The effort, still far from fully formed, may involve some people in government, but it also seems to be increasingly concentrated outside of the old system — among families earning hard currency, and in churches. The pope may have brokered this week’s deal between Mr. Obama and Raúl Castro, but here, Catholics are increasingly joined by Cuban congregations of churches with roots in the United States: Assembly of God; Baptists; Pentecostals.
“We’re here and growing because there are important spiritual needs,” said Jamilca González, 33, the pastor of El Fuerte Presbyterian church, which occupies a school-sized religious campus a few blocks from Elián González’s home.

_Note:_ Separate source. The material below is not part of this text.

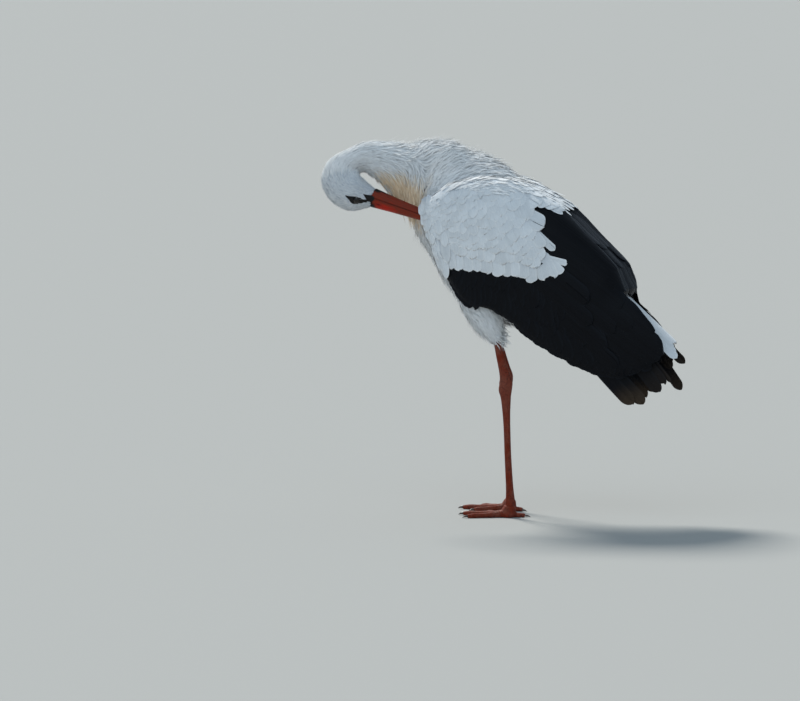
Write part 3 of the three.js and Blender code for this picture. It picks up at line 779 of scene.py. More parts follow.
def skin_shader():
    s = Shader("skin under the coat")
    c = colours()
    grain = s.noise(s.node("TexCoord").outputs["Object"], 300.0, 4.0)
    s.set(Base_Color=s.mix(grain, c.white_shade, c.white), Roughness=0.85)
    s.bump(grain, 0.4, 0.001)
    return s.material


def wing_bed_shader():
    s = Shader("down under the wing feathers")
    c = colours()
    grain = s.noise(s.node("TexCoord").outputs["Object"], 300.0, 4.0)
    white = s.mix(grain, c.white_shade, c.white)
    s.set(Base_Color=s.mix(s.attribute("mark"), white, c.black), Roughness=0.8)
    s.bump(grain, 0.4, 0.001)
    return s.material


def bill_shader():
    s = Shader("bill horn")
    c = colours()
    place = s.node("SeparateXYZ", {0: s.attribute("place", 1)})
    along, round_ = place.outputs[:2]
    drawn_out = s.math("MULTIPLY", along, 0.05)
    where = s.node("CombineXYZ", {0: drawn_out, 1: s.math("MULTIPLY", round_, 1.4), 2: 0.0})
    streaks = s.noise(where.outputs[0], 1.6, 4.0, 0.6)
    grain = s.noise(s.node("TexCoord").outputs["Object"], 420.0, 3.0)
    colour = s.mix(s.ramp(streaks, 0.34, 0.66), c.bill_dark, c.bill_red)
    # painted glow of light through the horn, where the glow attribute says
    glow = s.math("MULTIPLY", s.attribute("glow"), s.ramp(streaks, 0.2, 0.7))
    colour = s.mix(glow, colour, c.bill_glow)
    colour = s.mix(s.attribute("mark"), colour, c.bare_skin)
    s.set(Base_Color=colour, Roughness=s.math("MULTIPLY_ADD", grain, 0.2, 0.34), Specular_IOR_Level=0.15)
    s.bump(s.math("ADD", streaks, s.math("MULTIPLY", grain, 0.4)), 0.35, 0.0006)
    return s.material


def bare_skin_shader():
    s = Shader("black face skin")
    c = colours()
    cells = s.node("TexVoronoi", {"Vector": s.node("TexCoord").outputs["Object"], "Scale": 900.0}).outputs[0]
    s.set(Base_Color=s.mix(cells, c.bare_skin, (0.02, 0.016, 0.016)), Roughness=0.5, Specular_IOR_Level=0.15)
    s.bump(cells, 0.5, 0.0004)
    return s.material


def leg_shader():
    s = Shader("scaly leg skin")
    c = colours()
    place = s.node("TexCoord").outputs["Object"]
    cells = s.node("TexVoronoi", {"Vector": place, "Scale": 420.0}, feature="DISTANCE_TO_EDGE").outputs[0]
    scale = s.ramp(cells, 0.0, 0.14)
    blotch = s.noise(place, 60.0, 3.0)
    fine = s.noise(place, 700.0, 3.0)
    colour = s.mix(s.ramp(blotch, 0.35, 0.68), c.leg_red, c.leg_mauve)
    colour = s.mix(s.attribute("mark"), colour, c.leg_mauve)
    colour = s.mix(scale, c.leg_crack, colour)
    s.set(Base_Color=colour, Roughness=s.math("MULTIPLY_ADD", fine, 0.25, 0.45), Specular_IOR_Level=0.13)
    s.set(Subsurface_Weight=0.05)
    s.surface.inputs["Subsurface Radius"].default_value = (0.003, 0.001, 0.0006)
    s.bump(s.math("ADD", scale, s.math("MULTIPLY", fine, 0.35)), 0.6, 0.0006)
    return s.material


def claw_shader():
    s = Shader("claw horn")
    c = colours()
    grain = s.noise(s.node("TexCoord").outputs["Object"], 500.0, 3.0)
    s.set(Base_Color=s.mix(grain, c.claw, (0.11, 0.08, 0.07)), Roughness=0.4)
    s.bump(grain, 0.3, 0.0003)
    return s.material


def eye_shader():
    """A dark brown iris round a black pupil, under a clear wet surface."""
    s = Shader("eye")
    c = colours()
    out = s.attribute("mark")
    spokes = s.noise(s.node("TexCoord").outputs["Object"], 900.0, 3.0)
    iris = s.mix(spokes, c.iris, (0.012, 0.008, 0.006))
    colour = s.mix(s.ramp(out, 0.32, 0.38), (0.002, 0.002, 0.002), iris)
    colour = s.mix(s.ramp(out, 0.74, 0.84), colour, c.bare_skin)
    s.set(Base_Color=colour, Roughness=0.08, Specular_IOR_Level=0.4)
    return s.material


# ---- the skin -----------------------------------------------------------------------------------------
def leg_stations(rows, sign, ankle=True):
    x = -sign * LEG["stagger"] - (LEG["ankle_lean"] if ankle else 0)
    stations = [(x + behind, sign * LEG["out"], height, *reach) for behind, height, *reach in rows]
    return np.array(stations, float)


def wing_fill(sign, until):
    """The room between the bird's middle plane and the folded wing's surface."""
    along = np.linspace(WING_SPAN[0], until, 72)[:, None]
    share = (1 - np.cos(np.pi * np.linspace(0, 1, 40)))[None] / 2
    above = lower_edge(along) + (top_edge(along) - lower_edge(along)) * share
    along = np.broadcast_to(along, above.shape)
    return shell(on_body(along, above, sign * wing_out(along, above)), on_body(along, above, 0.0))


WING_FILL_END = 352


def outline_form(winged):
    """The bird's outline over its coat, with or without the folded wings."""
    bodies = [
        tube(NECK_STATIONS, 72, 150),
        tube(TRUNK_STATIONS, 72, 90),
        tube(BILL_STATIONS, 48, 30, begin=2.8),
    ]
    for sign in SIDES.values():
        bodies.append(tube(leg_stations(THIGH, sign), 40, 36))
        if winged:
            bodies.append(wing_fill(sign, WING_FILL_END))
    return Form(*fused(bodies, 3.2, 10))


# How deep the skin lies under the coat at each station of the head and neck, and of the thigh.
NECK_SKIN_DEPTH = [0.9, 1.1, 1.4, 1.8, 2.2, 2.5, 2.8, 3.2, 4.0, 5.0, 6.0, 6.5, 7, 7, 7]
THIGH_SKIN_DEPTH = [5, 5, 5, 4, 2.5, 1.5]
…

More specifically, she said, many of the churches — working together in an ecumenical council — are trying to help people survive, with food, water and exercise classes, and by guiding their souls away from a focus on material things.
Greed and envy seem to be on the rise, she said: with the increasing gap between rich and poor in town, petty theft has become more common.
“People are just trying to have a better life,” said Juana Felicia Pérez, 67, the pastor’s assistant. “It’s not that they want to be rich. Everyone just wants a job and way to support a family.”
Many of the churches in Cárdenas have become a moral and economic counterweight. Communism (with Russian assistance) used to provide the necessities of life in Cuba. In Cárdenas, religion (with American assistance) is increasingly filling in the gaps. Ms. González’s church, for example, has become a hub of activity for the community largely because of a sophisticated water filtration system carried into Cuba and installed in 2012 by members of St. Charles Avenue Presbyterian Church in New Orleans.
The system now employs at least one person, and provides water to any and all. On Friday morning, as cakes and sodas were laid out to celebrate two young fitness instructors who teach retirees, about 20 people lined up at three powerful outdoor spouts to fill up jugs amid the buzz and slosh of the water filters on the other side of a wall.
“The water in the ground here — it’s very dirty,” said José Antonio Hernández, 75, a retired construction worker. “The government has a plan to fix it, but it won’t be done until 2019.”